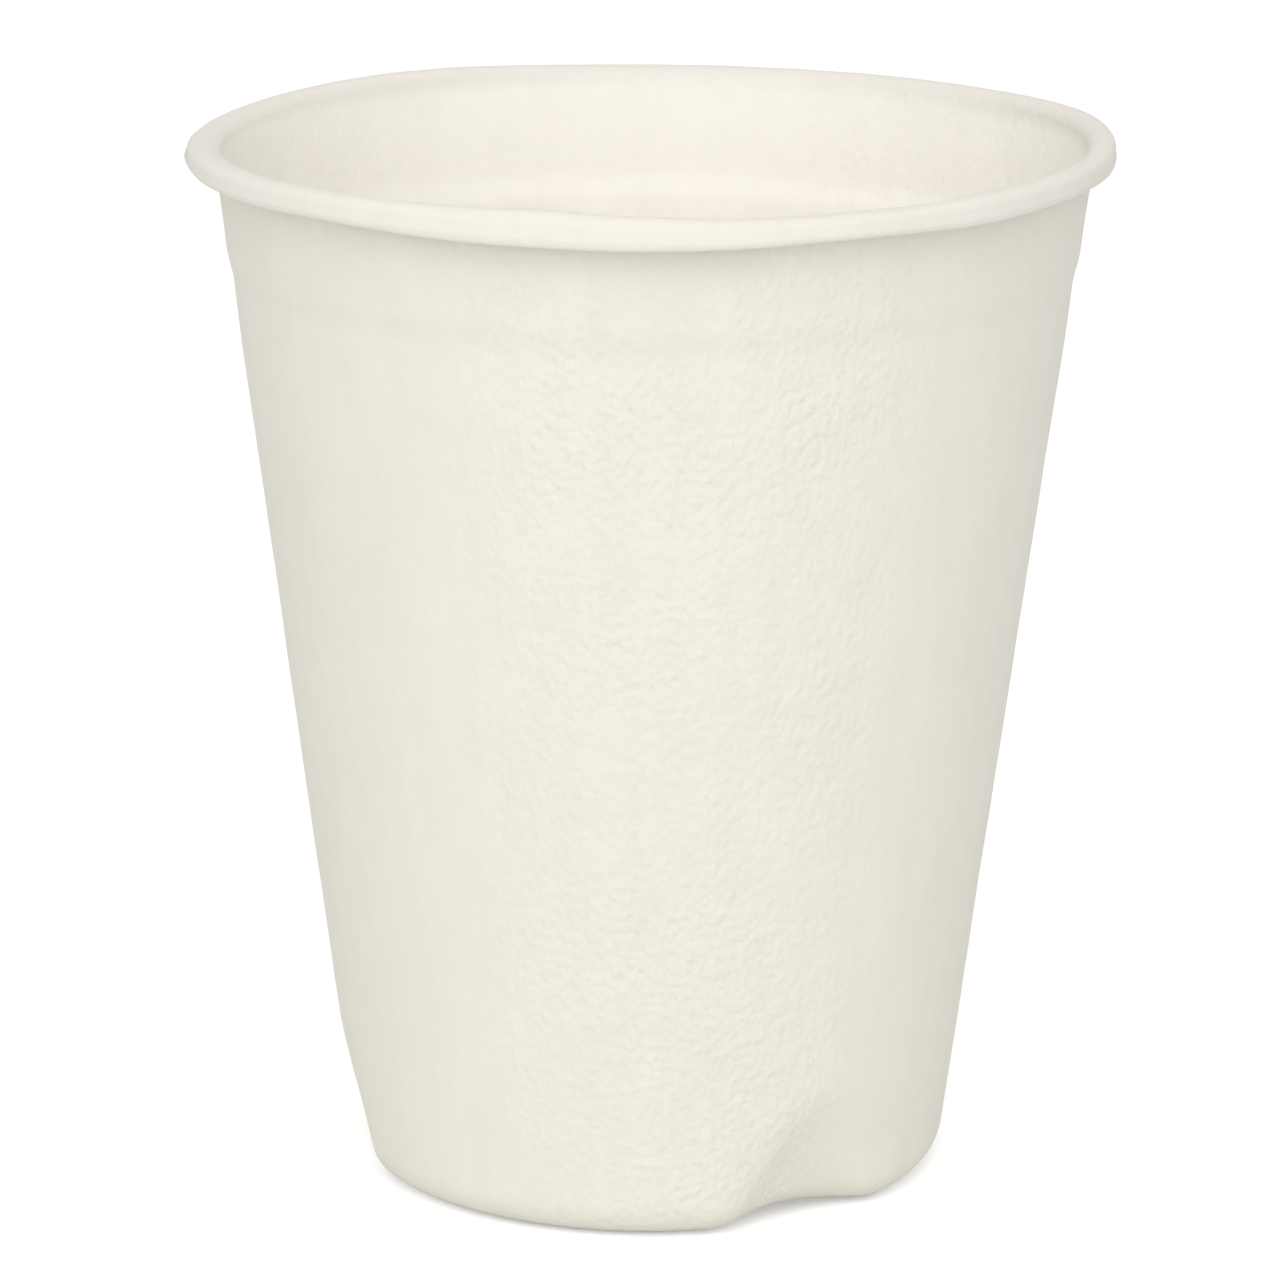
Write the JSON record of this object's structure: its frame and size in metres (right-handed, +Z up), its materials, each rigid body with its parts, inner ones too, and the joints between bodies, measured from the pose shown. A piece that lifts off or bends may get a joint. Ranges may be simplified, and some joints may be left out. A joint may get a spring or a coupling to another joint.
{
  "type": "bagasse cup",
  "caption": "Tapered moulded-fibre drinking cup with a rolled lip, a faint stacking shoulder and scooped notches in its rounded foot.",
  "frame": {"origin": "centre of the standing ring, on the surface that the cup stands on", "axes": "+Z up along the cup's axis to the mouth; -Y is the front, the side that the picture shows; one notch lies 33.5 degrees from the front towards +X"},
  "size_m": [0.08, 0.08, 0.0913],
  "materials": {
    "pulp": "matt cream pressed fibre, faintly mottled"
  },
  "bodies": {
    "root": {"cup": "pulp"}
  },
  "joints": []
}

» **TASK TO COMPLETE**
Repeat the material from above exactly, word for word.

» **RESULT BELOW**
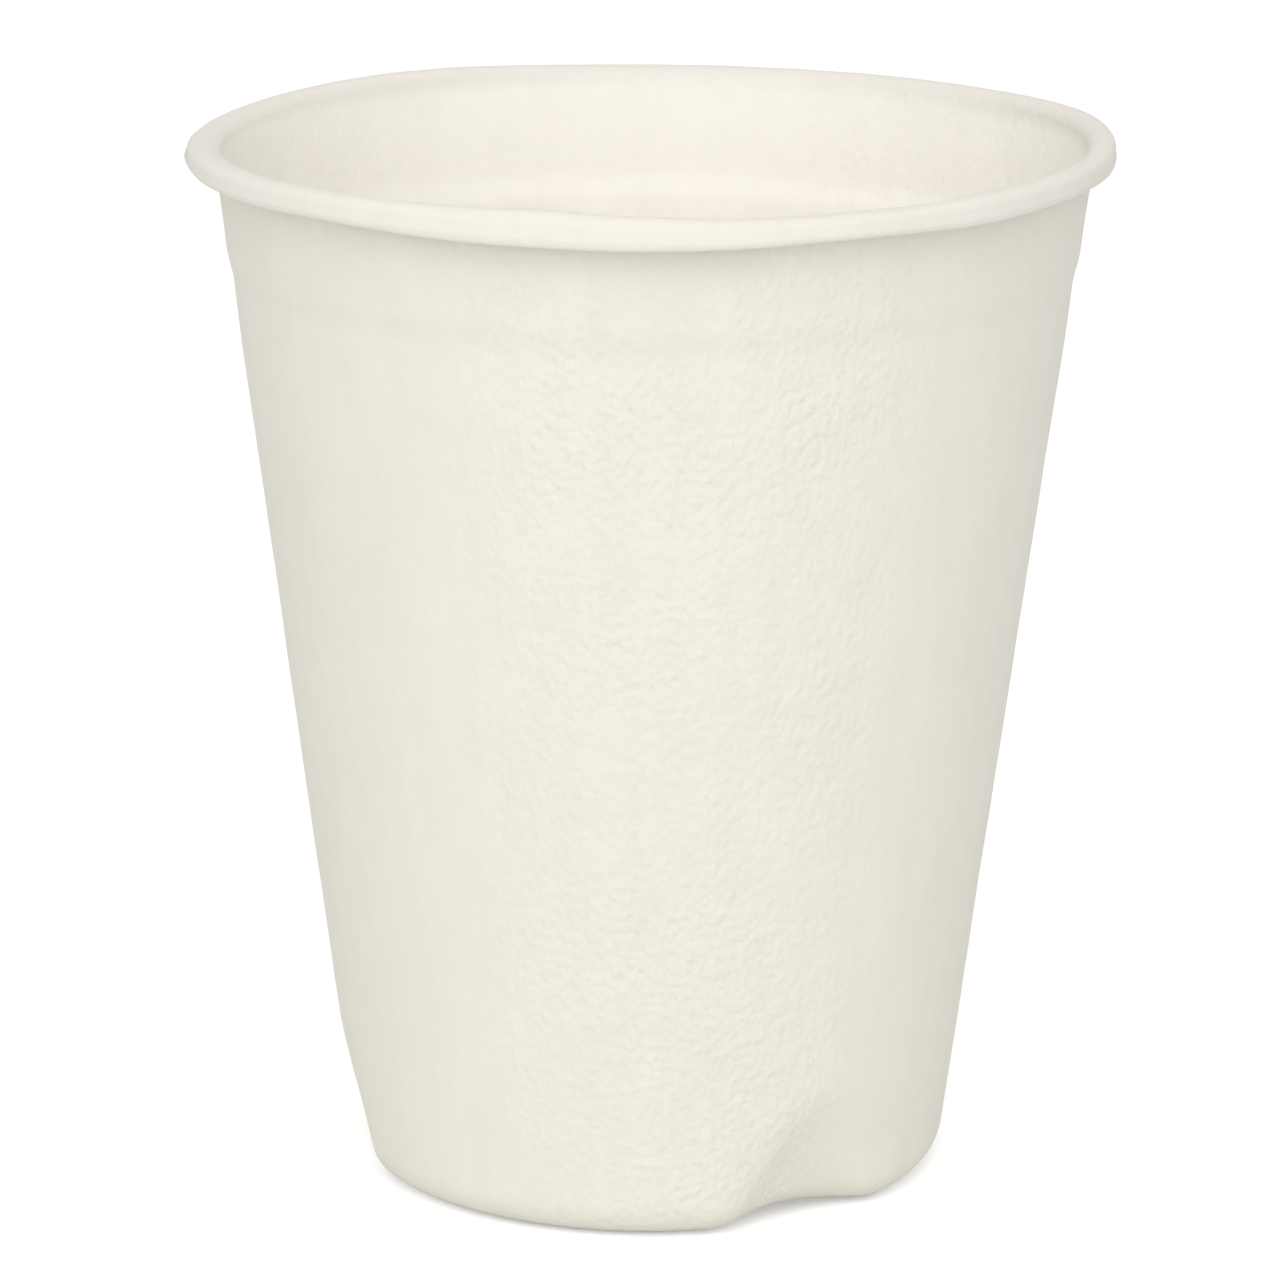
Write the JSON record of this object's structure: its frame and size in metres (right-handed, +Z up), its materials, each rigid body with its parts, inner ones too, and the joints between bodies, measured from the pose shown. A piece that lifts off or bends may get a joint. Ranges may be simplified, and some joints may be left out. A joint may get a spring or a coupling to another joint.
{
  "type": "bagasse cup",
  "caption": "Tapered moulded-fibre drinking cup with a rolled lip, a faint stacking shoulder and scooped notches in its rounded foot.",
  "frame": {"origin": "centre of the standing ring, on the surface that the cup stands on", "axes": "+Z up along the cup's axis to the mouth; -Y is the front, the side that the picture shows; one notch lies 33.5 degrees from the front towards +X"},
  "size_m": [0.08, 0.08, 0.0913],
  "materials": {
    "pulp": "matt cream pressed fibre, faintly mottled"
  },
  "bodies": {
    "root": {"cup": "pulp"}
  },
  "joints": []
}